TASK TO COMPLETE: Please write out the material below exactly as given.

DATA SHOWN:

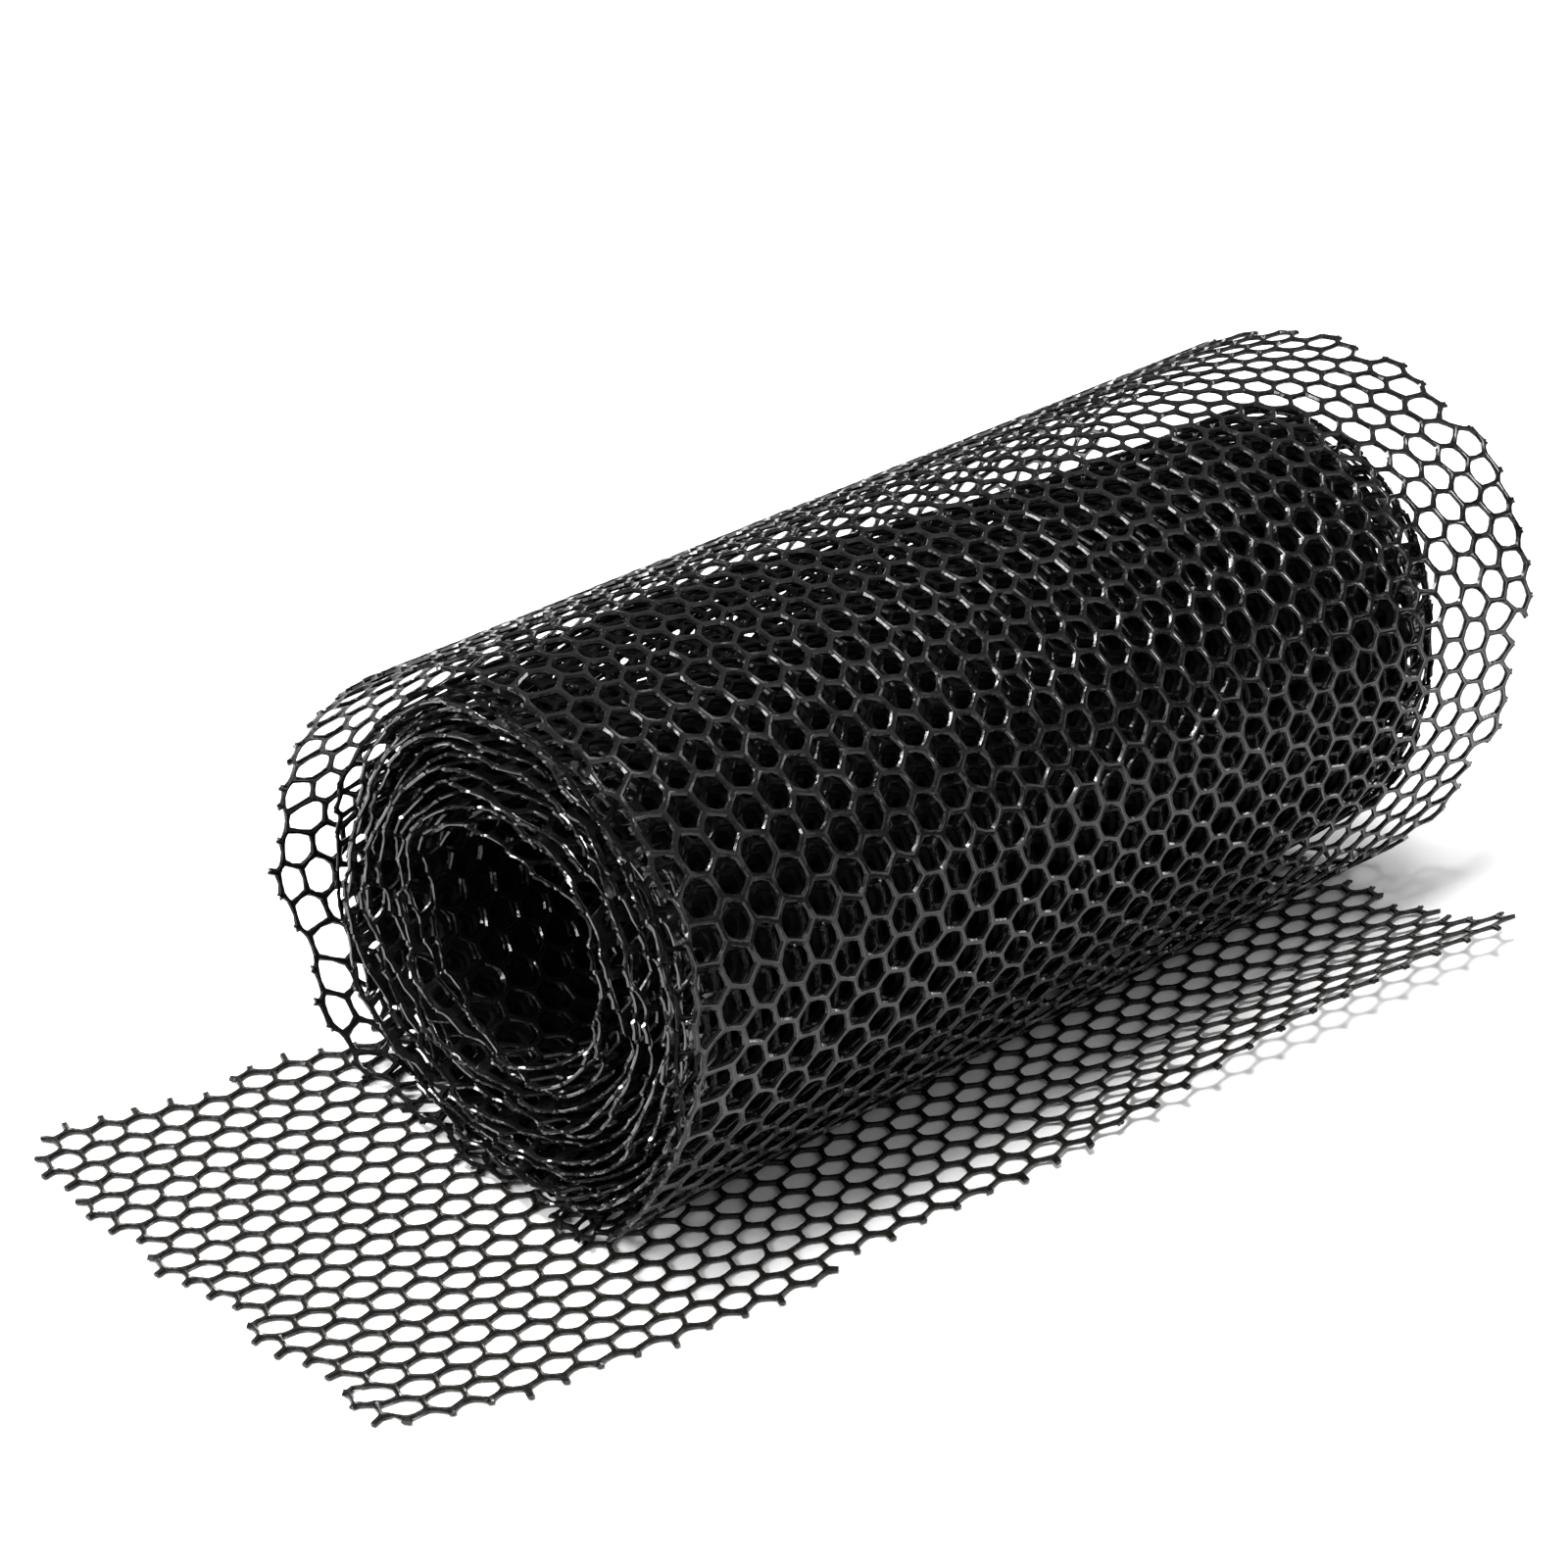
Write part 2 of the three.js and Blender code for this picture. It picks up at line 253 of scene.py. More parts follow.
def netting(cells, place, part_of, seed, sides=2, rings=2, stub=0.4, rim=None, width=STRAND_WIDTH):
    """Points and faces of a sheet of netting.

    cells are lattice cells (i, j), a pitch apart. place(a, row) gives the points of the sheet's
    middle surface and its normals, where a is along a row and row counts the rows. A normal's
    length is how high the strands are there, 1 for full height.
    part_of(a, row) says what the cell there is: WHOLE, OUTSIDE the cut, or a cell that an
    EARLIER or LATER piece has. sides is the number of lengths in the strand between two joints,
    rings the number of strips from its middle line to its side, stub the share of a strand that
    the cut leaves standing on average, and width the strand's, for each cell or for all of them.
    rim(a, row, keys) draws the outermost joints in to a trimmed edge.
    """
    rng = np.random.default_rng(seed)
    kind = part_of(cells[:, 0] + cells[:, 1] / 2, cells[:, 1].astype(float))
    joints, joint_keys, corners, beside_joint = lattice_joints(cells, kind, rim)

    # what lies along each strand: those round the whole cells are this piece's own, and at a
    # joint that the cut passes, the free strands leave a stub
    ends = np.stack([corners, np.roll(corners, -1, axis=1)], axis=-1)
    strand_ends, strands = numbered(np.sort(ends, axis=-1))
    low, high = strand_ends.T
    keys = joint_keys[low] + joint_keys[high]
    beside_strand = kinds_beside(strands, kind, len(strand_ends))
    own = beside_strand[WHOLE] & ~beside_strand[EARLIER]
    tip = beside_joint[WHOLE] & ~beside_joint[EARLIER] & ~beside_joint[LATER]
    stub_length = np.clip(stub * (1 + STUB_SPREAD * scatter(keys, 4)), 0, STUB_RANGE[1])
    free = ~beside_strand[1:].any(axis=0) & (stub_length > STUB_RANGE[0])

    # the middle line of each strand, and how far along it each point is
    along = np.tile(np.arange(1, sides) / sides, (len(strand_ends), 1))
    if sides > 1:
        only_low = free & tip[low] & ~tip[high]
        only_high = free & tip[high] & ~tip[low]
        along[only_low, 0] = stub_length[only_low]
        along[only_high, -1] = 1 - stub_length[only_high]
    middle = np.concatenate([joints, between_joints(joints[low], joints[high], keys, along)])

    # the ring of middle-line points round each cell, and which of its steps are plastic
    ring = np.empty((len(cells), 6, sides), int)
    flare = np.ones(ring.shape)
    kept = np.empty(ring.shape, bool)
    backwards = ends[..., 0] > ends[..., 1]
    ring[..., 0] = corners
    for s in range(1, sides):
        at = np.where(backwards, sides - s, s)
        ring[..., s] = len(joints) + strands * (sides - 1) + at - 1
        flare[..., s] = np.where(free[strands], STUB_FLARE, 1)
    for s in range(sides):
        stubs = (tip[ends[..., 0]] & (s == 0)) | (tip[ends[..., 1]] & (s == sides - 1))
        kept[..., s] = own[strands] | (free[strands] & stubs)
    ring, flare, kept = (v.reshape(len(cells), 6 * sides) for v in (ring, flare, kept))

    # the hole inside it, and the line between them where a strand is highest
    outer = middle[ring]
    centre = joints[corners].mean(axis=1)[:, None]
    uneven = rng.normal(0, HOLE_SPREAD, (len(cells), 1)) + rng.normal(0, WIDTH_SPREAD, ring.shape)
    inset = np.reshape(width, (-1, 1)) / PITCH * (1 + uneven) * flare
    hole = holes_in(outer, centre, inset, sides)
    shoulder = lerp(outer, hole, SHOULDER)

    # heights: a shallow groove along the middle of each strand, fuller at the joints
    half = STRAND_HEIGHT / 2
    full = np.ones(len(middle))
    full[:len(joints)] = JOINT_HEIGHT
    full *= 1 + rng.normal(0, HEIGHT_SPREAD, len(middle))
    groove = GROOVE if rings == 2 else 1.0

    def wrapped(flat, rise):
        spots = flat.reshape(-1, 2)
        points, normals = place(spots[:, 0], spots[:, 1] / ROW)
        return points, normals * np.broadcast_to(rise, flat.shape[:-1]).reshape(-1, 1)

    # the points, and their numbers above and below the sheet, from the middle line to the hole
    point, up = wrapped(middle, half * groove * full)
    parts = [point + up, point - up]
    count = 2 * len(middle)
    grid = np.arange(ring.size).reshape(ring.shape)
    upper = [ring]
    lower = [ring + len(middle)]
    if rings == 2:
        point, up = wrapped(shoulder, half * full[ring])
        parts += [point + up, point - up]
        upper.append(count + grid)
        lower.append(count + ring.size + grid)
        count += 2 * ring.size
    point, up = wrapped(hole, half * rng.normal(0, EDGE_SPREAD, ring.shape))
    parts.append(point + up)
    upper.append(count + grid)
    lower.append(count + grid)
    return np.concatenate(parts), skin(upper, lower, kept)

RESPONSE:
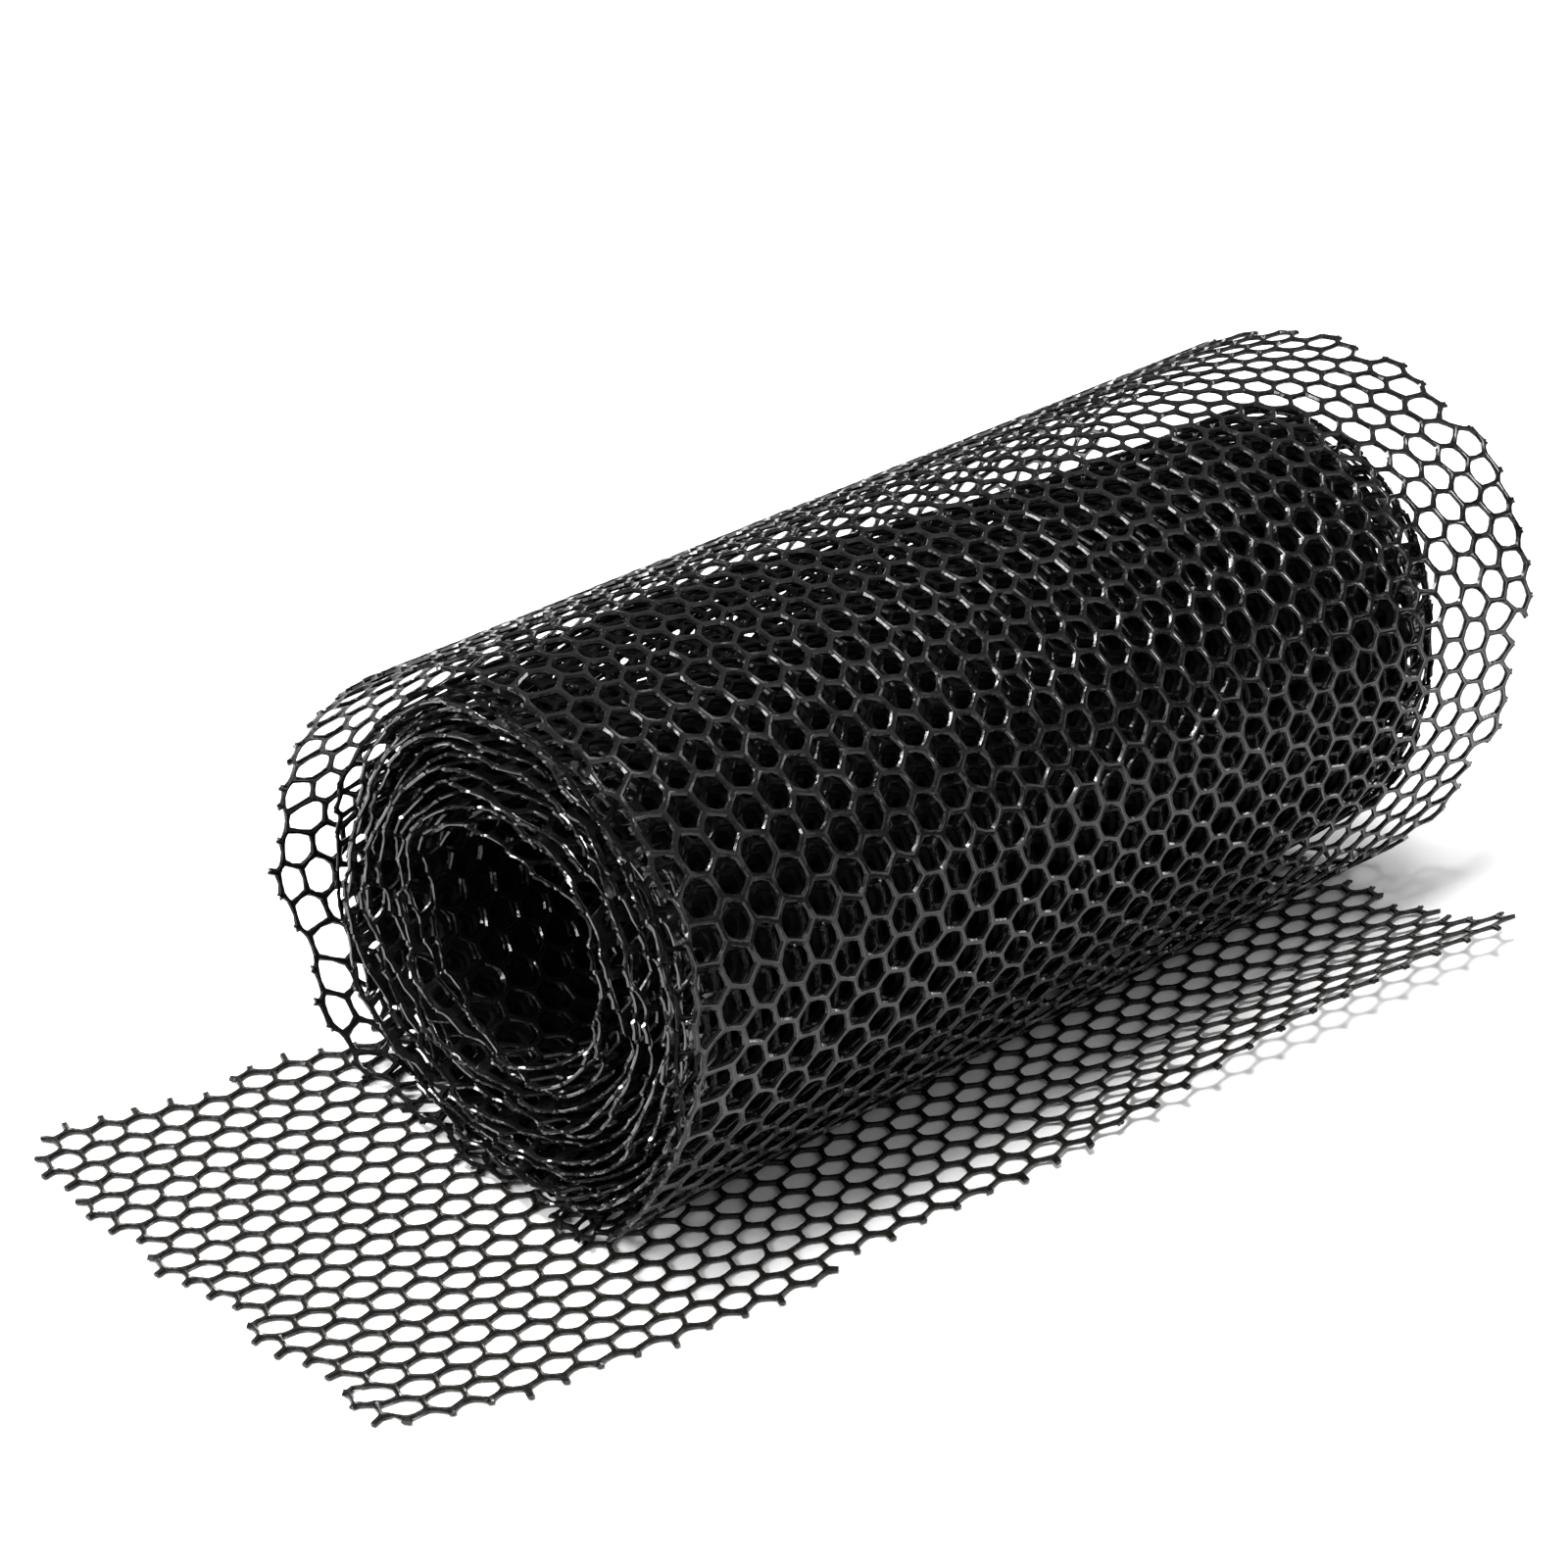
Write part 2 of the three.js and Blender code for this picture. It picks up at line 253 of scene.py. More parts follow.
def netting(cells, place, part_of, seed, sides=2, rings=2, stub=0.4, rim=None, width=STRAND_WIDTH):
    """Points and faces of a sheet of netting.

    cells are lattice cells (i, j), a pitch apart. place(a, row) gives the points of the sheet's
    middle surface and its normals, where a is along a row and row counts the rows. A normal's
    length is how high the strands are there, 1 for full height.
    part_of(a, row) says what the cell there is: WHOLE, OUTSIDE the cut, or a cell that an
    EARLIER or LATER piece has. sides is the number of lengths in the strand between two joints,
    rings the number of strips from its middle line to its side, stub the share of a strand that
    the cut leaves standing on average, and width the strand's, for each cell or for all of them.
    rim(a, row, keys) draws the outermost joints in to a trimmed edge.
    """
    rng = np.random.default_rng(seed)
    kind = part_of(cells[:, 0] + cells[:, 1] / 2, cells[:, 1].astype(float))
    joints, joint_keys, corners, beside_joint = lattice_joints(cells, kind, rim)

    # what lies along each strand: those round the whole cells are this piece's own, and at a
    # joint that the cut passes, the free strands leave a stub
    ends = np.stack([corners, np.roll(corners, -1, axis=1)], axis=-1)
    strand_ends, strands = numbered(np.sort(ends, axis=-1))
    low, high = strand_ends.T
    keys = joint_keys[low] + joint_keys[high]
    beside_strand = kinds_beside(strands, kind, len(strand_ends))
    own = beside_strand[WHOLE] & ~beside_strand[EARLIER]
    tip = beside_joint[WHOLE] & ~beside_joint[EARLIER] & ~beside_joint[LATER]
    stub_length = np.clip(stub * (1 + STUB_SPREAD * scatter(keys, 4)), 0, STUB_RANGE[1])
    free = ~beside_strand[1:].any(axis=0) & (stub_length > STUB_RANGE[0])

    # the middle line of each strand, and how far along it each point is
    along = np.tile(np.arange(1, sides) / sides, (len(strand_ends), 1))
    if sides > 1:
        only_low = free & tip[low] & ~tip[high]
        only_high = free & tip[high] & ~tip[low]
        along[only_low, 0] = stub_length[only_low]
        along[only_high, -1] = 1 - stub_length[only_high]
    middle = np.concatenate([joints, between_joints(joints[low], joints[high], keys, along)])

    # the ring of middle-line points round each cell, and which of its steps are plastic
    ring = np.empty((len(cells), 6, sides), int)
    flare = np.ones(ring.shape)
    kept = np.empty(ring.shape, bool)
    backwards = ends[..., 0] > ends[..., 1]
    ring[..., 0] = corners
    for s in range(1, sides):
        at = np.where(backwards, sides - s, s)
        ring[..., s] = len(joints) + strands * (sides - 1) + at - 1
        flare[..., s] = np.where(free[strands], STUB_FLARE, 1)
    for s in range(sides):
        stubs = (tip[ends[..., 0]] & (s == 0)) | (tip[ends[..., 1]] & (s == sides - 1))
        kept[..., s] = own[strands] | (free[strands] & stubs)
    ring, flare, kept = (v.reshape(len(cells), 6 * sides) for v in (ring, flare, kept))

    # the hole inside it, and the line between them where a strand is highest
    outer = middle[ring]
    centre = joints[corners].mean(axis=1)[:, None]
    uneven = rng.normal(0, HOLE_SPREAD, (len(cells), 1)) + rng.normal(0, WIDTH_SPREAD, ring.shape)
    inset = np.reshape(width, (-1, 1)) / PITCH * (1 + uneven) * flare
    hole = holes_in(outer, centre, inset, sides)
    shoulder = lerp(outer, hole, SHOULDER)

    # heights: a shallow groove along the middle of each strand, fuller at the joints
    half = STRAND_HEIGHT / 2
    full = np.ones(len(middle))
    full[:len(joints)] = JOINT_HEIGHT
    full *= 1 + rng.normal(0, HEIGHT_SPREAD, len(middle))
    groove = GROOVE if rings == 2 else 1.0

    def wrapped(flat, rise):
        spots = flat.reshape(-1, 2)
        points, normals = place(spots[:, 0], spots[:, 1] / ROW)
        return points, normals * np.broadcast_to(rise, flat.shape[:-1]).reshape(-1, 1)

    # the points, and their numbers above and below the sheet, from the middle line to the hole
    point, up = wrapped(middle, half * groove * full)
    parts = [point + up, point - up]
    count = 2 * len(middle)
    grid = np.arange(ring.size).reshape(ring.shape)
    upper = [ring]
    lower = [ring + len(middle)]
    if rings == 2:
        point, up = wrapped(shoulder, half * full[ring])
        parts += [point + up, point - up]
        upper.append(count + grid)
        lower.append(count + ring.size + grid)
        count += 2 * ring.size
    point, up = wrapped(hole, half * rng.normal(0, EDGE_SPREAD, ring.shape))
    parts.append(point + up)
    upper.append(count + grid)
    lower.append(count + grid)
    return np.concatenate(parts), skin(upper, lower, kept)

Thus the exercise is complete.